Kampong Kilanas (Kampung Kilanas) or commonly known as Kilanas, is a village in Brunei-Muara District, Brunei, on the western outskirts of the capital Bandar Seri Begawan. The population was 4,589 in 2016. It is one of the villages within Mukim Kilanas.

== Infrastructure ==
=== Schools ===

- Orang Kaya Setia Bakti Primary School is the village's primary school, whereas Pengiran Anak Puteri Majeedah Nuurul Bolkiah Religious School is the village's school for the country's Islamic religious primary education.
- Sayyidina Hasan Secondary School, the sole secondary school in Mukim Kilanas, is located within the village boundary.

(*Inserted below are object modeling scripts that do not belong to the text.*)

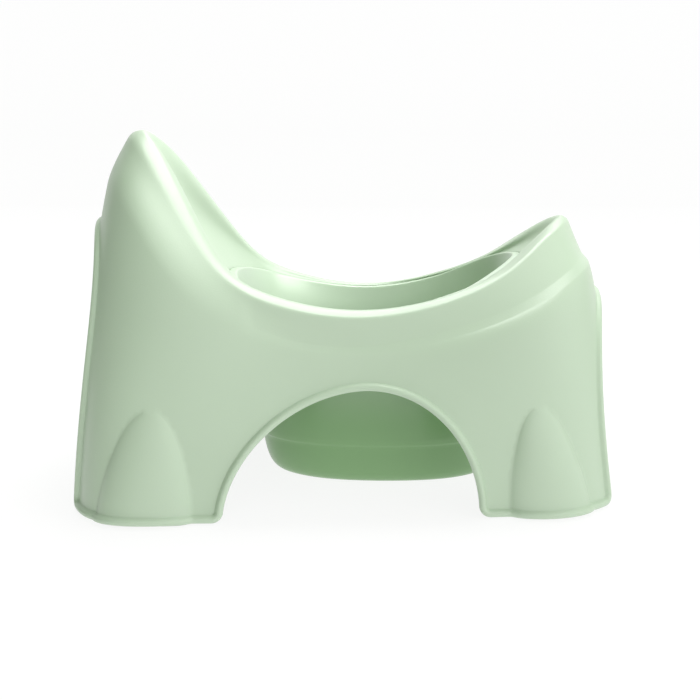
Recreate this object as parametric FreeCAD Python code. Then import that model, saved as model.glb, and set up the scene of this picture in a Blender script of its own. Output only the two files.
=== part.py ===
import FreeCAD, Part
import math
import os

# Potty training chair: a one-piece moulded chair shell on four corner legs, a lift-out bowl
# that hangs in the seat opening, and four rubber foot pads. Millimetres. X points to the
# front (the splash guard), Y to the sitter's left, Z up, and Z = 0 is the floor.

Vector = FreeCAD.Vector

# ---- driving dimensions -------------------------------------------------------------------
WALL = 3.0                # moulded wall of the chair shell
BOWL_WALL = 2.5           # moulded wall of the bowl
FLANGE_GAP = 0.9          # air around the bowl's flange and neck, in plan
FLANGE_SUNK = 0.4         # the flange's top sits this far below the seat's edge
LIFT_CLEAR = 0.3          # the flange floats this far over the ledge
SHELL_BASE = 1.0          # height of the shell's lower edge above the floor

LEDGE_DROP = 4.0          # the bowl's flange sits in a ledge this deep
LEDGE_WIDTH = 4.5         # and this wide
LEDGE_DRAFT = 0.5         # slope of the ledge's upright wall
LEDGE_OVERHANG = 2.5      # the shell's underside steps out by this below the ledge

BEAD_HEIGHT = 3.5         # the rounded border stands this far proud of the wall
BEAD_WIDTH = 5.5          # width of the border around every opening and along the floor
BEAD_ROOT = 1.5           # how deep the border is rooted in the wall

LEG_CORNER = 8.0          # rounding of each leg's corner beside an opening
SIDE_ARCH_CENTRE = 18.5   # X of the top of the two side arches
SIDE_ARCH_BACK = 98.0     # reach of a side arch behind its centre
SIDE_ARCH_FRONT = 77.0    # reach of a side arch in front of its centre
SIDE_ARCH_TOP = 87.5
SIDE_ARCH_BACK_POWER = 1.85
SIDE_ARCH_FRONT_POWER = 2.05
BACK_ARCH_HALF = 112.0    # half width of the opening between the back legs
BACK_ARCH_TOP = 197.0
FRONT_ARCH_HALF = 97.0    # half width of the opening between the front legs
FRONT_ARCH_TOP = 144.0
END_ARCH_POWER = 2.6
ARCH_STEPS = 6            # points on each quarter of an arch
CUT_BELOW = 10.0          # how far the arch cutters reach below the floor
CUT_FAR = 260.0           # how far they reach out past the chair
CUT_END_START = 140.0     # where the end cutters start, clear of the seat
CUT_SIDE_START = 95.0     # where the side cutters start, clear of the bowl's space

BULGE_TOP = 84.0          # height of the pointed bulge over each foot, up inside the wall
BULGE_PROUD = 8.0         # how far it stands out at the floor
BULGE_LEVELS = (0.0, 0.25, 0.5, 0.7, 0.85, 0.97)
BULGE_POWER = 1.4         # its outline is (1 - level ** BULGE_POWER) ** BULGE_TIP_POWER
BULGE_TIP_POWER = 0.5
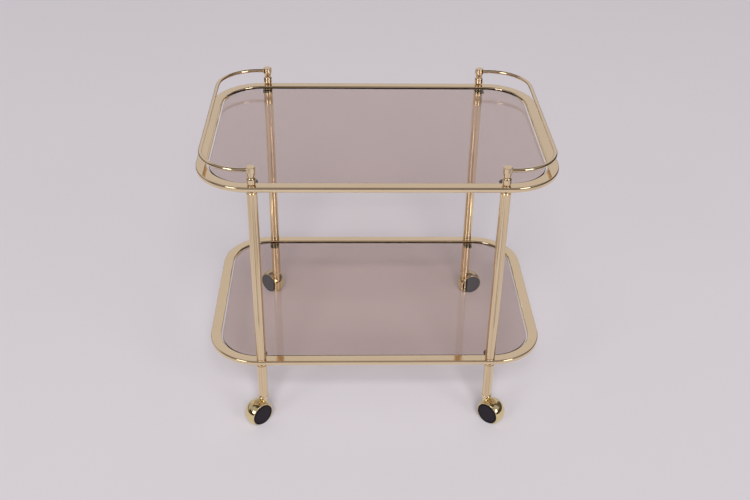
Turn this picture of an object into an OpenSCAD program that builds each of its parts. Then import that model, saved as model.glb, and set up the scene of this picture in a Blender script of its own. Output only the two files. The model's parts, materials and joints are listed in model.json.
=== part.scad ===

=== Places of interest ===
Among other things, wasai (small waterfall) found in the village are Wasai Terjun Rendah and Wasai Terjun Tinggi which have a panoramic view located on the hill. In addition to the two, there is another wasai known as Wasai Terjun Mampattan which is also located on the hill but it has not yet been developed. The third waterfall is Wasai Dang Umai Mandi which is also located on a hill that has cold water. Not far from there, there is an area of Tasek Labui which is a little below the hill with a small waterfall. Another wasai that is also located not far is Wasai Terjun Menyusup, this has been found by the residents for a long time.

- Kampong Kilanas Mosque is the village mosque and was opened for use on 29 November 1968. It can accommodate 1,700 worshippers.

== Notable people ==

- Halbi Mohd Yussof (born 1956), a soldier, politician and minister.